Would you use c16 as main structure for the walls and what is the real cons against the c24?

Thanks
 
C24 has a denser grain than C16 and can handle heavier loads across wider spans.
It is usually imported timber because it's grown in climates where it grows slower, hence the tighter fibres.
 
C24 has a denser grain than C16 and can handle heavier loads across wider spans.
It is usually imported timber because it's grown in climates where it grows slower, hence the tighter fibres.


It's gonna be used for external wall at 2.4m. Do you reckons any difference with c24?
 
C24 has a denser grain than C16 and can handle heavier loads across wider spans.
It is usually imported timber because it's grown in climates where it grows slower, hence the tighter fibres.

No, no and no.

Timber is graded by stressing it on a test machine and then depending on how it copes with the test load it is categorised as c16 or 24 or another grade.

It's nothing to do with grain or imports.

So in this case, the grade of the timber has nothing to do with the wall panels.
 
All things being equal, C24 is about 20% stronger in compression parallel to the grain than C16. But your wall panels will not be supporting a load anywhere near the maximum even a C16 section could support, so there is no structural advantage in using C24.
 
In that case there must be loads of companies under the wrong impression because I checked a number of sites and they all seem to be under the same illusion.
I'm not saying timber isn't stress tested, in fact I'd be concerned if any building materials were not stress tested, but the bottom line seems to be to make grade C24 then that is timber which is usually imported due to the way it grows.
You appear to be saying that no C24 timber is from export. Can you explain why?
 
In that case there must be loads of companies under the wrong impression because I checked a number of sites and they all seem to be under the same illusion.
I'm not saying timber isn't stress tested, in fact I'd be concerned if any building materials were not stress tested, but the bottom line seems to be to make grade C24 then that is timber which is usually imported due to the way it grows.
You appear to be saying that no C24 timber is from export. Can you explain why?
You stated

C24 has a denser grain than C16 and can handle heavier loads across wider spans.
It is usually imported timber

And that is not the case. A section of beech has denser grain, and can potentially not meet the grade, and yet a section of wide-grain knotty pine may.

Likewise a timber from a tree in England may meet the the grade and some from British Columbia may not. It's not usually foreign grown either that meets c24 standard.

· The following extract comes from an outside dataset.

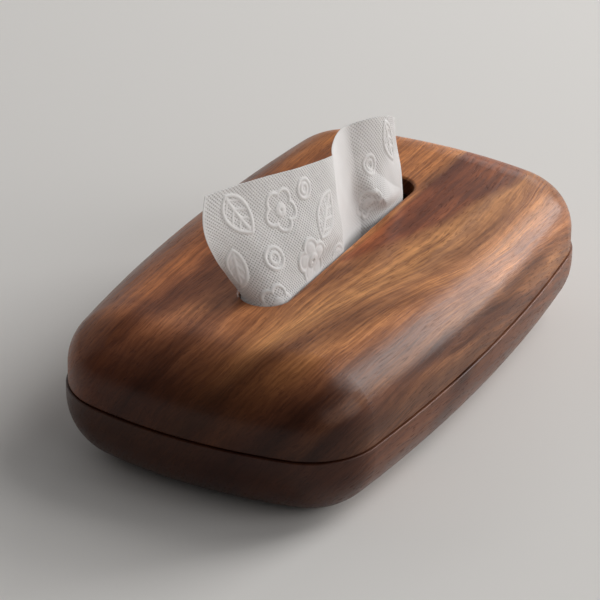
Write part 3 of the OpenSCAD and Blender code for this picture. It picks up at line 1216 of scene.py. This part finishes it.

So your statement is incorrect.

A piece of timber with any grain structure and timber from anywhere is tested and graded. That's how it works. Nothing to do with grain, nothing to do with where it grew up. You are obviously googling websites for info and regurgitating what you find, without knowledge of the process.
 
Your quite right about my knowledge of the process but, as an engineer, can you explain to me how a wider grained wood can be stronger than a close grained wood, unless it is something to do with the thickness/length of the fibres.
 
Its not just the grain of the timber that determines it's potential strength. Knots, sap veins, splits, checks, shakes etc all play a part, as can the part of the tree the section is cut from and the type of cut used to get the sections from the trunk .

Whilst some species are inherently stronger in certain ways than others, the density of fibres is not a way of grading timber. So there can be instances of a wider grained section of one piece of timber can be stronger than a closer grained for the reasons above.